Darrell, talk about a minute how important it is for us, as Christians, with both the engagement of truth, but also with the tone with which we engage and why that's so important.
Darrell Bock:
Well I think that seminaries, generally speaking, if they're committed to Scripture, do a pretty good job of teaching people how to move from the Bible to a topic. But the ability to move from a topic back to the Bible and make an assessment, that's actually a different kind of skill and involves a different kind of process. And so we want our students to be able to switch hit, and we want to talk about issues in such a way that the community is able to reflect on and do a better job of switch-hitting, if I can say it that way.

And so our hope is that by discussing these topics and bringing a tone in which we engage seriously and represent a position on the one hand, but show a graciousness in the engagement in the way in which our goal is to help people live the way God designed them to live and to live well – that, hopefully, the way in which we engage comes across not only dealing with the issues and discernment and assessment that needs to take place when you're dealing with culture, but does it in a tone and in a matter that exemplifies a Christian character and a Christian response, and a Christian caring not only for those in the church, but also for those outside the church, that you're trying to draw into appreciating what the gospel is all about.
Mark Bailey:
It really is looking at a balance. We teach Scripture. We teach how to study the Scripture. We teach the history of the church. We teach systematic theology in categories that we have used to summarize the entirety of Scripture.

But, in one sense, when we're faced with a topic in the culture, an issue in the culture, whether it's sexuality, whether it's the origins of life, whether it's marriage and the family, whether it's justice and injustice, that's where the biblical theology skills, as you say, coming from that topic back to the Scriptures, what does the Scripture say about [it], that needs to be more and more developed. Not just by our students, but also as they go and are involved in ministry. Is that a fair assessment?
Darrell Bock:
Yes, that is. And the other half of it is is the ability also – if I can say it this way – to exegete the culture, to have an assessment about what's happening in the culture, what's driving what's happening in the culture, and knowing how to address that as well.

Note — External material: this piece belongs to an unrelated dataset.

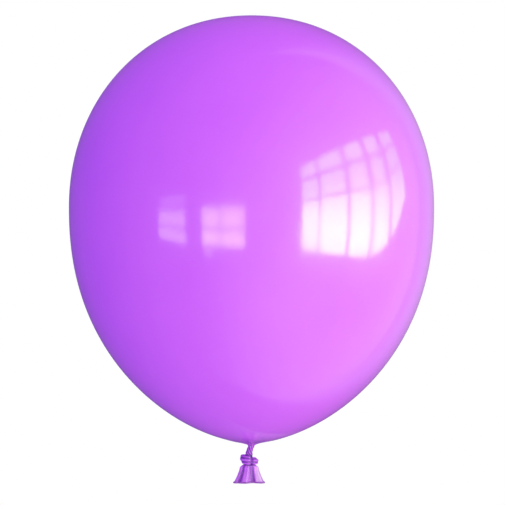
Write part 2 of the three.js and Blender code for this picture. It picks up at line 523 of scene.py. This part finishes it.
def make_balloon():
    belly = make_belly()
    dress(belly, belly_material())
    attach(belly, "balloon")
    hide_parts("envelope", "neck_funnel")

    neck = neck_material("latex_neck", NECK_COLOURS, 0.3)
    gathers = neck_skin("neck_gathers", THROAT_END, GATHER_END, 8)
    dress(gathers, neck)
    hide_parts("neck_gather")
    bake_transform(gathers)

    upper = neck_skin("neck_twist_upper", GATHER_END, TWIST_END, 16)
    dress(upper, neck)
    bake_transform(upper)

    lower = neck_skin("neck_twist_lower", TWIST_END, NECK_END, 22)
    dress(lower, neck)
    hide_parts("neck_twist")
    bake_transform(lower)

    heart = neck_skin("knot_heart", NECK_END, ROOT_TOP - 1 * MM, 24)
    dress(heart, neck)
    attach(heart, "knot")
    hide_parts("knot_core")

    wrap = make_knot_wrap()
    dress(wrap, neck)
    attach(wrap, "knot")
    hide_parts("knot_loop")

    tail = neck_material("latex_tail", TAIL_COLOURS, 0.32, BACKLIT_TAIL)
    gathered = tail_skin("tail_gathers", ROOT_TOP + 1.2 * MM, TAIL_SEAM, 28)
    dress(gathered, tail)
    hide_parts("tail_root")
    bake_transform(gathered)

    skirt = tail_skin("tail_skirt_skin", TAIL_SEAM, LIP[0].z + 0.8 * MM, 32)
    dress(skirt, tail)
    solid = skirt.modifiers.new("thickness", "SOLIDIFY")
    solid.thickness = TAIL_WALL
    solid.offset = -1
    solid.use_rim = False
    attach(skirt, "tail")
    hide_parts("tail_sleeve", "tail_skirt")

    lip = make_lip()
    rolled = neck_material("latex_lip", LIP_COLOURS, 0.28)
    dress(lip, rolled)
    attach(lip, "tail")
    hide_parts("lip_bead")


# ---------------------------------------------------------------- studio


def make_floor():
    """A pale disc far below the balloon. It glows a little and is hidden from gloss and soft light."""
    bm = bmesh.new()
    bmesh.ops.create_circle(bm, cap_ends=True, segments=96, radius=FLOOR_RADIUS)
    floor = add_object("floor", bm)
    floor.location.z = cad_box[0].z - FLOOR_DROP
    floor.visible_glossy = False
    floor.visible_diffuse = False
    made, n = material("floor_white")
    shader = n.add("BsdfPrincipled", {"Base Color": (0.9, 0.92, 0.84, 1), "Roughness": 0.9})
    shader.inputs["Specular IOR Level"].default_value = 0
    shader.inputs["Emission Color"].default_value = WHITE
    shader.inputs["Emission Strength"].default_value = FLOOR_GLOW
    n.add("OutputMaterial", {"Surface": shader.outputs[0]})
    floor.data.materials.append(made)


def make_world():
    """White to the camera. Its soft light comes mostly from the right and is bluer elsewhere."""
    world = bpy.data.worlds.new("studio")
    bpy.context.scene.world = world
    world.use_nodes = True
    world.node_tree.nodes.clear()
    n = Nodes(world.node_tree)
    path = n.add("LightPath").outputs
    way = n.add("TexCoord").outputs["Generated"]
    toward_key = n.dot(way, KEY_SIDE)
    soft = n.blend(n.straight(toward_key, -1, 1), SOFT_DARK, SOFT_BRIGHT)
    behind = n.ramp(n.dot(way, (0, 1, 0)), 0.68, 1)
    soft = n.blend(behind, soft, BACK_LIGHT)
    shine = n.blend(n.ramp(n.dot(way, GLOW_SIDE), -0.2, 0.9), GLOSS_DARK, GLOSS_BRIGHT)
    seen = n.blend(path["Is Glossy Ray"], soft, shine)
    seen = n.blend(path["Is Camera Ray"], seen, WHITE)
    back = n.add("Background", {"Color": seen, "Strength": 1.0})
    n.add("OutputWorld", {"Surface": back.outputs[0]})


def panes(edges, bar):
    """The lit stretches between glazing bars that stand at the inner edges."""
    return [(low + bar / 2, high - bar / 2) for low, high in zip(edges, edges[1:])]


def finish_reflector(n, made, bm, colour, strength):
    """Makes the mesh a glowing thing of the studio that only gloss sees, named as its material."""
    light = n.add("Emission", {"Color": colour, "Strength": strength})
    n.add("OutputMaterial", {"Surface": light.outputs[0]})
    reflector = add_object(made.name, bm)
    reflector.data.materials.append(made)
    reflector.visible_camera = False
    reflector.visible_diffuse = False
    reflector.visible_shadow = False


def window(name, place, columns, rows, tint, glow):
    """Panes of light. place(share across, share up) gives a corner.

    glow is (low height, high height, strength at the low one, strength at the high one), and panes
    farther back in the room are dimmer.
    """
    bm = bmesh.new()
    for left, right in columns:
        for low, high in rows:
            corners = ((left, low), (right, low), (right, high), (left, high))
            bm.faces.new([bm.verts.new(place(*c)) for c in corners])
    made, n = material(name)
    split = n.add("SeparateXYZ", {0: n.add("TexCoord").outputs["Object"]}).outputs
    farther = n.ramp(split[1], -0.6, 0.5, 1, 0.5)
    strength = n.math("MULTIPLY", n.ramp(split[2], *glow), farther)
    finish_reflector(n, made, bm, tint, strength)


def make_windows():
    """A long window down the right wall, brightest low down, and two small ones behind the camera."""

    def right_wall(across, up):
        depth = mix(-2.6, 0.47, across)
        sill = along(((-2.6, -0.52), (-0.13, -0.13), (0.47, 0.32)), depth)
        head = mix(1.22, 0.95, across)
        return (1.5, depth, mix(sill, head, up))

    bars = (0, 0.285, 0.56, 0.73, 0.86, 1)
    upper = panes((0.47, 0.76, 1), 0.05)
    daylight = (-0.05, 0.62, 17, 7.8)
    window("window_right_low", right_wall, panes(bars, 0.022), [(0, 0.465)], WINDOW_LIGHT, daylight)
    window("window_right_high", right_wall, panes(bars, 0.036), upper, WINDOW_LIGHT, daylight)

    def far_wall(across, up):
        return (mix(-1.45, -0.15, across), -2.5, mix(-0.42, 0.24, up))

    halves = panes((0, 0.5, 1), 0.08)
    sides = panes((0, 0.47, 1), 0.04)
    window("window_front", far_wall, sides, halves, FAR_LIGHT, (-0.5, 0.3, 8.4, 7))
    window("window_front_foot", far_wall, [(0.04, 0.26)], [(-0.34, 0)], FAR_LIGHT, (-0.5, 0.3, 3, 3))

    def far_left(across, up):
        return (mix(-4.0, -2.1, across), -2.5, mix(-0.5, 0.21, up))

    window("window_left", far_left, [(0, 1)], halves, FAR_LIGHT, (-0.5, 0.3, 4.6, 4.4))
    window("window_left_top", far_left, [(0.1, 1)], [(1.08, 1.4)], FAR_LIGHT, (-0.5, 0.3, 1.5, 1.5))


def make_card():
    """A card across the room that keeps the windows' glare off the balloon's back."""
    near, far = (-0.115, -0.135), (1.77, 1.23)
    bm = bmesh.new()
    corners = ((*near, -1), (*far, -1), (*far, 2.5), (*near, 2.5))
    bm.faces.new([bm.verts.new(c) for c in corners])
    made, n = material("card")
    right = n.add("SeparateXYZ", {0: n.add("TexCoord").outputs["Object"]}).outputs[0]
    front = n.blend(n.ramp(right, 0.05, 0.3), GLOSS_DARK, CARD_FRONT)
    glow = n.blend(n.add("NewGeometry").outputs["Backfacing"], front, CARD_REAR)
    finish_reflector(n, made, bm, glow, 1.0)


def make_camera():
    """Level with the middle of the balloon, far off and narrow."""
    data = bpy.data.cameras.new("camera")
    data.lens = LENS
    camera = bpy.data.objects.new("camera", data)
    bpy.context.scene.collection.objects.link(camera)
    bpy.context.scene.camera = camera
    low, high = cad_box
    picture_width = (high.x - low.x) / BALLOON_SHARE
    distance = picture_width / 2 / math.tan(data.angle / 2)
    right, up = CAMERA_SHIFT
    camera.location = (right, -distance, (low.z + high.z) / 2 + up)
    camera.rotation_euler = (math.pi / 2, 0, 0)


make_balloon()
make_floor()
make_world()
make_windows()
make_card()
make_camera()
bpy.context.scene.view_settings.view_transform = "Standard"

So there's an appreciation not only for your subject matter and what the Bible is saying about that subject matter, but also – if I can say it that way – the audience to which you're presenting that message, interacting with.

And, in some cases, it means, as Christians, doing a good job of listening to what the culture is saying about an issue so that you're able to respond to them at a level and in a way, in some cases, that they will appreciate.

You know one of the hard things for a student sometimes is that we believe the Bible is true. And so, when we speak and say, "The Bible says," that speaks to us, that resonates with us. But for someone for whom, in some cases, the Bible is the question, you've got to go almost to a different level. I like to say to students, "Is it true because it's in the Bible, or is it in the Bible because it's true?" And that's not the same thing. And so, unpacking how it's true because it's in the Bible, not because it's just the Bible, because it's true, and God is telling us something that's true.

Unpacking how it's true sometimes can be helpful in interacting with your audience. And teaching students how to do that is a skill that takes them beyond just the words on the page, but gets them to think through, "What is it God's really trying to communicate here and why?"
Mark Yarbrough:
I've heard this picture used so many times. And it's in a variety of books, and I don't know who actually first stated it, but it's almost irrelevant. It's very true. When we talk about the issue of Acts 2 versus the Acts 17, that issue of knowing your audience. Paul's strategy in Acts 17, when it's [a situation where] you're going in and you're talking to clearly a culture that does not have a Jewish background, his strategy was totally different.

So when you're talking about exegeting the culture, I think that's something that the church has to wrestle with today. And that's one of the things we're trying to model and to be able to even teach.
Darrell Bock:
And I think, just to add to the imagery, if you think about Romans 1, when Paul writes in Romans 1 about the culture that he addresses in Acts 17, it's pretty harsh. It's pretty hard nosed. It's pretty direct. There's a challenge.

But when he gets up to address that culture, there is a communication of a respect and an engagement and an invitation for them to walk into an open consideration of what God is doing and what God is about, that has a completely different feel and tone to it. So that, in one sense, the in-house conversation has a certain element and feel to it, but that's not just directly transferred to what's being said to people on the outside.

And it's not duplicitous. That's not what I'm suggesting. It's just simply an awareness that the need of humanity is great. That's what Romans 1 is communicating, even with the sense of how God reacts to that.

But God, in his love and grace, just transcends that so that when the gospel is offered, you can see the extending of a handshake and offer of a handshake with God to reconcile that which is broken in the way that's done in Acts 17. And so the tone is completely different.

And that's part of the skill is knowing when to do what. When is a direct confrontation called for and when is it an opportunity to offer an invitation to someone to step into a way of looking at life that they may not have considered before.
Mark Bailey:
Your reference – and for our listeners – Alister McGrath, from England, came and did a series of lectures in our Griffin Thomas Lectureship, our W.H. Griffin Thomas Lectureship here, where he walked through four lectures, but three of those dealt with the context of Acts 2 and the context of Acts 17. And when Paul was between the Roman – you know, in front of the Roman leadership, his method of engagement was very different, like you said.

With the Jewish audience who could presume a knowledge of the Old Testament or the Hebrew Scriptures, there was a lot of Scripture references and references to that, whereas in Acts, it was theology. It wasn’t backed off of; it was fully frontal. But it was from a theological [approach], without a quotational aspect.

And then the Roman, the loyalty issue between when they worshiped Caesar as God versus him worshipping God alone, those three were different approaches. But it's very instructive that God would give us a book like Acts that would help us look at those different methods, and I think we learn a lot from that.